The South Carolina lease agreement organizes a tangible register recording the terms of a residential housing lease. Initially, the potential tenant will fill a preliminary application in order to determine if the individual meets the required qualifications of the landlord. Once approved, the contract can be revised to the specifications of the mutual needs of the lessor and lessee and then signed to solidify the arrangement.
Rental Application – A form used for the purpose of collecting a potential lessee’s personal data that will then be evaluated to determine whether or not they are a suitable candidate.
Lease Agreements By Type
Association of Realtors Version – The state’s realtor group offers a fully equipped rental agreement that may be executed by any individuals partaking in the leasing of a property.
Commercial Lease Agreement – Legalizes the commitment between an owner and renter of property secured for a company’s operation.
Lease to Own Agreement – Is utilized to enter into a real estate rental contract with an extended opportunity to purchase the property at the end of the lease.
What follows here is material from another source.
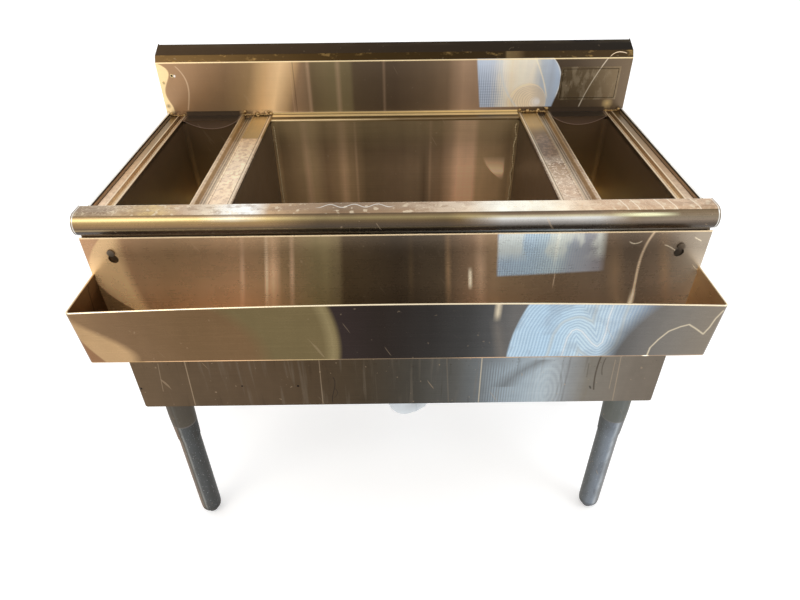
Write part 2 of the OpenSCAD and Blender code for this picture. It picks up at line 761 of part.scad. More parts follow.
module keyhole_outline() {
    circle(keyhole_slot_r);
    translate([-keyhole_slot_r, -keyhole_lift]) square([2 * keyhole_slot_r, keyhole_lift]);
    translate([0, -keyhole_lift]) circle(keyhole_hole_r);
}

// Back plate and base of the rail, folded from one sheet, with the keyholes
module rail_trough() color(steel) place() {
    slot_z = stud_z - 0.2;
    difference() {
        along_y(rail_face_y, rail_back_y) polygon([
            [-rail_base_w / 2, rail_base_z],
            [-rail_half(rail_rim_z), rail_rim_z],
            [-rail_half(rail_rim_z), rail_top_z],
            [rail_half(rail_rim_z), rail_top_z],
            [rail_half(rail_rim_z), rail_rim_z],
            [rail_base_w / 2, rail_base_z]]);
        for (x = [-keyhole_x, keyhole_x])
            along_y(rail_face_y - 1, rail_back_y + 1) translate([x, slot_z]) keyhole_outline();
    }
    translate([0, 0, rail_base_z]) linear_extrude(rail_t) polygon(concat(
        rail_front_plan(0),
        [[rail_base_w / 2, rail_face_y + rail_t / 2],
         [-rail_base_w / 2, rail_face_y + rail_t / 2]]));
}

// An end wall of the rail, which leans out like the front wall and has the same hem
module rail_end(side) color(steel) place() on_side(side) {
    low = rail_base_z + rail_t;
    lean = (rail_half(rail_rim_z) - rail_half(low)) / (rail_rim_z - low);
    section = [for (s = wall_section)
        let (z = max(s[1], low)) [rail_half(low) + lean * (z - low) - s[0], z]];
    r = rail_corner_r;
    intersection() {
        along_y(rail_face_y - rail_reach, rail_face_y) polygon(section);
        along_x(rail_base_w / 4, rail_rim_w) polygon([
            [rail_face_y, low],
            [rail_face_y - rail_base_reach + r, rail_base_z],
            [rail_face_y - rail_reach + r, rail_rim_z],
            [rail_face_y, rail_rim_z]]);
    }
}

// A shouldered stud: the head and the collar stand either side of the rail's back plate
module rail_studs() color(steel_light) place() for (x = [-keyhole_x, keyhole_x])
    translate([x, 0, stud_z]) rotate([-90, 0, 0]) {
        head_t = 2.5;
        collar_t = rail_stand - seat_gap;
        translate([0, 0, rail_face_y - seat_gap - head_t]) cylinder(r = stud_head_r, h = head_t);
        translate([0, 0, rail_face_y - seat_gap])
            cylinder(d = stud_d, h = -apron_gap + 8 - rail_face_y + seat_gap);
        translate([0, 0, apron_y - collar_t]) cylinder(r = stud_head_r, h = collar_t);
    }

module rail_stud_nuts() color(zinc) place() for (x = [-keyhole_x, keyhole_x])
    translate([x, -apron_gap, stud_z]) rotate([-90, 0, 0]) hexagon_nut(10, stud_d / 2 + running_gap, 5);

front_roll();
roll_caps();
front_panel();
side_panel(LEFT);  // left_side_panel
side_panel(RIGHT);  // right_side_panel
back_panel();
bottom_pan();
backsplash();
splash_caps();
ice_liner();
divider(LEFT);  // left_divider
divider(RIGHT);  // right_divider
side_strip(LEFT);  // left_side_strip
side_strip(RIGHT);  // right_side_strip
bottle_well(LEFT);  // left_bottle_well
bottle_well(RIGHT);  // right_bottle_well
insulation();
drain_body();
drain_gasket();
drain_locknut();
drain_strainer();
drain_adapter();
drain_pipe();
drain_elbow();
drain_outlet();
leg_channel(LEFT);  // left_leg_channel
leg_channel(RIGHT);  // right_leg_channel
leg_socket(LEFT, front_leg_y);  // front_left_socket
leg_socket(RIGHT, front_leg_y);  // front_right_socket
leg_socket(LEFT, rear_leg_y);  // rear_left_socket
leg_socket(RIGHT, rear_leg_y);  // rear_right_socket
leg_tube(LEFT, front_leg_y);  // front_left_leg
leg_tube(RIGHT, front_leg_y);  // front_right_leg
leg_tube(LEFT, rear_leg_y);  // rear_left_leg
leg_tube(RIGHT, rear_leg_y);  // rear_right_leg
foot_insert(LEFT, front_leg_y);  // front_left_insert
foot_insert(RIGHT, front_leg_y);  // front_right_insert
foot_insert(LEFT, rear_leg_y);  // rear_left_insert
foot_insert(RIGHT, rear_leg_y);  // rear_right_insert
adjustable_foot(LEFT, front_leg_y);  // front_left_foot
adjustable_foot(RIGHT, front_leg_y);  // front_right_foot
adjustable_foot(LEFT, rear_leg_y);  // rear_left_foot
adjustable_foot(RIGHT, rear_leg_y);  // rear_right_foot
socket_bolts();
socket_nuts();
leg_set_screws();
rail_trough();
rail_front();
rail_end(LEFT);  // rail_left_end
rail_end(RIGHT);  // rail_right_end
rail_studs();
rail_stud_nuts();
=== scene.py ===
"""The looks of the underbar ice bin: worn brushed stainless steel, its welds, its legs and its drain."""

import math

import bmesh
import bpy
from mathutils import Matrix, Vector


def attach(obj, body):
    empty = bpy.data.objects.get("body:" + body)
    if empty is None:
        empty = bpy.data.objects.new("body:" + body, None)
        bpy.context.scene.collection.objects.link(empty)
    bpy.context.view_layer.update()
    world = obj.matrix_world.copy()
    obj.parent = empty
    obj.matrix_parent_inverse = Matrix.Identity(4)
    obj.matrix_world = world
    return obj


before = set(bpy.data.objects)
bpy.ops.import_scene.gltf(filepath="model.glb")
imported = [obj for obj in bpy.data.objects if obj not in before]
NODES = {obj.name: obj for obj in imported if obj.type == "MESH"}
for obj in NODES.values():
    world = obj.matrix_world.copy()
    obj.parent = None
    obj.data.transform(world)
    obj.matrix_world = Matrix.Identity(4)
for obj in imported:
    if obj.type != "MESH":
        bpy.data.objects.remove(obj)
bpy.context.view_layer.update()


def linear(level):
    """A screen level from 0 to 255, as the shader's linear value."""
    share = level / 255
    return share / 12.92 if share < 0.04 else ((share + 0.055) / 1.055) ** 2.4


def colour(levels, times=1):
    """Three screen levels as the shader's colour, with their light multiplied."""
    return tuple(min(1.0, linear(level) * times) for level in levels) + (1,)


# Tones of the steel and of the reflections, highlights and shade painted on it, in screen levels: the warm
# ones from pale to dark, then grey and cool ones
GLARE = (253, 252, 246)
CREAM = (240, 224, 194)
SAND = (212, 186, 154)
ROSE = (190, 157, 127)
TAN = (152, 121, 88)
BRONZE = (120, 94, 66)
OLIVE = (116, 101, 70)
UMBER = (88, 71, 50)
COFFEE = (62, 48, 34)
SOOT = (49, 42, 38)
SLATE = (84, 84, 84)
PEWTER = (120, 114, 108)
STONE = (138, 126, 110)
DUSK = (146, 156, 168)
BLIND = (120, 148, 182)
# A painted highlight along the rail's rolled hems
HEM_HIGHLIGHT = (250, 232, 198)
SHEET = (124, 108, 88)


# Shader maths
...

Month-to-Month Lease – Describes the conditions of an arrangement to lease a space for a given period and monthly premium with the preference to terminate with thirty (30) day notification or more for either the owner or tenant.
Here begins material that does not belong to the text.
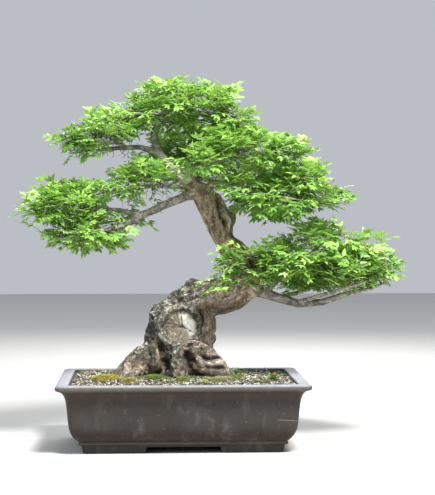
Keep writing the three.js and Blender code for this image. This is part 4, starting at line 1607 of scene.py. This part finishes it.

Roommate Agreement – Identifies the relationship, clauses, and obligations between a tenant of a residence and an alternate person choosing to occupy the same building.
Sublease Agreement – Verifies the particulars to a written document arranging for a tenant to rent a leased unit to another entity.
General Contract Addendum (Form 390) – This form allows users to stipulate that a certain action must be carried out prior to the tenant moving in or during the course of the occupancy.
The extended version of statutes discussing conduct and responsibilities involved in the relationship of a lessor and lessee are covered in the South Carolina Code of Laws Unannotated Residential Landlord and Tenant Act § 27-40.
Required Landlord Disclosures
Identification of the Landlord or Authorized Agents (§ 27-40-420) – Any lessor entering into a leasing agreement must inform the lessee of the name and address of the owner, as well as any agents authorized to act on the owner’s behalf. Should this information change within the duration of the lease, the tenant must be updated to the change.
Differing Security Deposits (§ 34-11-410a) – For adjacent multi-unit properties of four or more, the landlord has the right to request different security amounts for the separate units. If the owner elects to do so, they must either produce a reasonable accounting breakdown of the contrasting character in units and accompanying dollar amounts for the distinctions. This documentation must be either posted in plain view in the building or delivered to the tenants.
Lead-Based Paint (42 U.S. Code § 4852d) – The federal government mandates that information be included on the possibility of the presence of lead-composed to be found in homes built before 1979. Materials educating the lessee of the precautions to take with lead-composed paint and warning signs of exposure must be distributed before or at the time of lease endorsement.
When is Rent Late?
State law asserts that rent shall be paid as confirmed with the language within the executed leasing document. There is no defined amount of time in which rent is legally permitted to be submitted past the due date (§ 34-40-310c).
It is required that late fees be imposed within the written lease to be enforceable upon a tenant. Late fees are viewed as “rent” should a lessor have to go through legal channels to be compensated for overdue payments (§ 34-40-210).
Rental payment checks that bounce upon deposit will carry a charge of no more than $30 for each occurrence. It is recommended that the amount per returned check be included in the conditions of the lease (§ 34-11-70).
Security Deposit Maximum
There is no designated limit on the deposit amount an owner can request as security for the property. The total security deposit can be negotiated between the landlord and tenant to be included in the leasing paperwork.
Security Deposit Return
The landlord has thirty (30) days to furnish a returned security deposit either after the lease term has terminated, or the landlord has taken repossession of the dwelling. For properties incurring physical destruction due to the actions of a tenant, the landlord can withhold a reasonable portion of the funds for repairs. In the case of damage, what remains of the deposit and a written summary of the defects to the property must be sent to the tenant within thirty (30) days (§ 34-11-410a).
The landlord is required to give advanced notice of at least twenty-four (24) hours to enter the premises of a tenant-occupied domicile legally. Exceptions to this rule are that the landlord may gain entry in emergency situations and regular-scheduled maintenance for tenant-initiated requests during normal business hours. The tenant may not illegitimately restrict the landlord form entering to maintain the property (§ 27-40-530a).